Illustrating the myriad ways that mothers provide for their children--piloting airplanes, washing floors, or dancing at a strip club--this book is the first to depict a sex-worker parent. It provides an expanded notion of working mothers and challenges the idea that only some jobs result in good parenting. We're reminded that, while every mama's work looks different, every mama works to make their baby's world better.

About the Author

Juniper Fitzgerald is a mother, former sex worker, and PhD based in Omaha, NE. Her academic work focuses on sex work, sex workers' rights, and alternative methodologies informed by feminist theories and the queering of intellectual spaces. For more than a decade, Juniper worked as a sex worker in various contexts and she continues to work as sex workers' rights advocate. She has contributed to several sex workers' rights cultural productions, including: The Red Umbrella Diaries, a spoken word event for sex workers created by Audacia Ray; The Red Umbrella Babies, a collection of writings by parents in the sex industry (forthcoming); SWOP, the Sex Worker Outreach Project; and CHANGE, the Center for Health and Gender Equity, a non-profit that supported Juniper in her petition for congress to eradicate the Anti-Prostitution Loyalty Oath.

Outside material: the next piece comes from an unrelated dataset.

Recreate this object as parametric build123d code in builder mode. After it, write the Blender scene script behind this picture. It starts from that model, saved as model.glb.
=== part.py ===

Elise Peterson is a writer, visual artist, former music editor for Solange Knowles's music-and-retail site Saint Heron, and a longtime arts educator living and working in New York. Her writing has appeared in Adult, Paper Magazine, Elle, Lenny Letter, and Nerve among others. She has been profiled by The Cut, Nylon, The Fader, and others. She is passionate about storytelling and investigating the nuance of identity and sexuality as it relates to marginalized communities. Comparably, her multi-disciplinary visual work focuses on reinterpreting the past in order to explore evolving notions on the intersection of technology, blackness and cross-generational narratives.